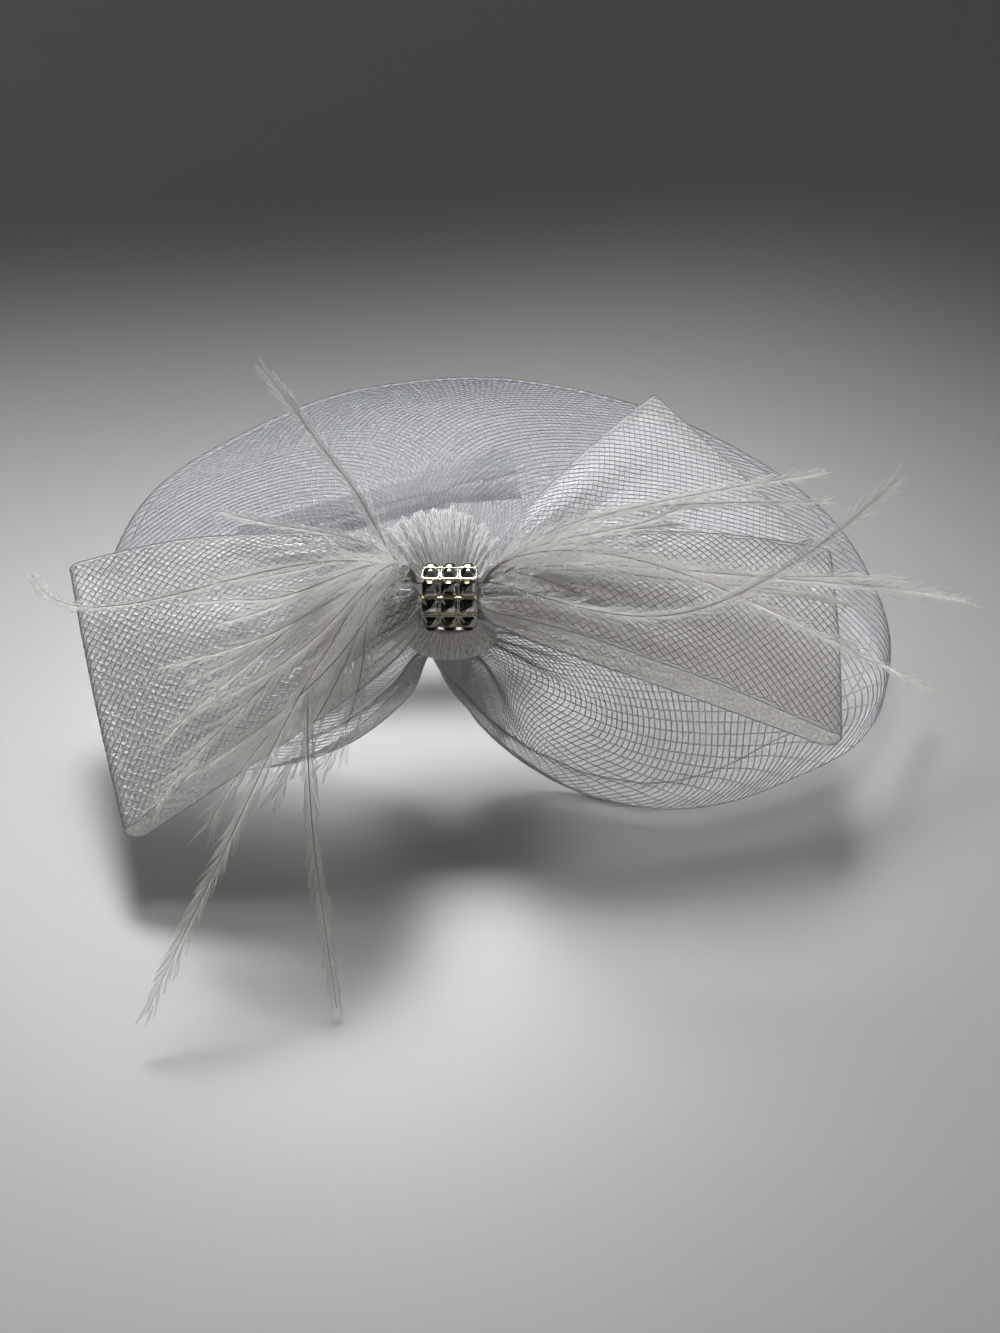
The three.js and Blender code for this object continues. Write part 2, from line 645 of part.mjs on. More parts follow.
const fascinator = new THREE.Group();
const add = (name, geometry, material, parent = fascinator) => {
  const mesh = new THREE.Mesh(geometry, material);
  mesh.name = name;
  parent.add(mesh);
  return mesh;
};
add("crin_body", crinBody(), clothMaterial());
loopRows.forEach((row) => add(row.name, loop(row), clothMaterial()));
add("rhinestone_band", rhinestoneBand(), stoneMaterial()).position.z = knotHeight;
add("feathers_left", feathers("feathers_left", -1), featherMaterial());
add("feathers_right", feathers("feathers_right", 1), featherMaterial());
const clip = new THREE.Group();
clipFrame().decompose(clip.position, clip.quaternion, clip.scale);
fascinator.add(clip);
add("clip_base", clipBase(), clipMaterial(), clip);
add("clip_jaw", clipJaw(), clipMaterial(), clip);
add("clip_pin", clipPin(), clipMaterial(), clip);

// The part's own origin is the middle of its footprint, on the table.
const extent = new THREE.Box3().setFromObject(fascinator, true);
fascinator.position.set(-(extent.min.x + extent.max.x) / 2, -(extent.min.y + extent.max.y) / 2, 0);

export default fascinator;
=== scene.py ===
import bpy
import math
import numpy as np
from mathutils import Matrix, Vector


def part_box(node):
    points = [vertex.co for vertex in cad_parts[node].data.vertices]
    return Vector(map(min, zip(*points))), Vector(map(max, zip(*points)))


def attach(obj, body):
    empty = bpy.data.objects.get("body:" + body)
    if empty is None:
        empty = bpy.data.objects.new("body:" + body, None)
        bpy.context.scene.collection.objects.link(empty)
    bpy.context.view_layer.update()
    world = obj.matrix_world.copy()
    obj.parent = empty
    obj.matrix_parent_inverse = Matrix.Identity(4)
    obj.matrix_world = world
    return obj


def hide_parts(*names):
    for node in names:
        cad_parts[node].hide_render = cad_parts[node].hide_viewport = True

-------

Task goal: In the listing above, find the line with "on the table." and the line with "for node in", then print exactly those lines and every line between them.

Exercise answer:
// The part's own origin is the middle of its footprint, on the table.
const extent = new THREE.Box3().setFromObject(fascinator, true);
fascinator.position.set(-(extent.min.x + extent.max.x) / 2, -(extent.min.y + extent.max.y) / 2, 0);

export default fascinator;
=== scene.py ===
import bpy
import math
import numpy as np
from mathutils import Matrix, Vector


def part_box(node):
    points = [vertex.co for vertex in cad_parts[node].data.vertices]
    return Vector(map(min, zip(*points))), Vector(map(max, zip(*points)))


def attach(obj, body):
    empty = bpy.data.objects.get("body:" + body)
    if empty is None:
        empty = bpy.data.objects.new("body:" + body, None)
        bpy.context.scene.collection.objects.link(empty)
    bpy.context.view_layer.update()
    world = obj.matrix_world.copy()
    obj.parent = empty
    obj.matrix_parent_inverse = Matrix.Identity(4)
    obj.matrix_world = world
    return obj


def hide_parts(*names):
    for node in names:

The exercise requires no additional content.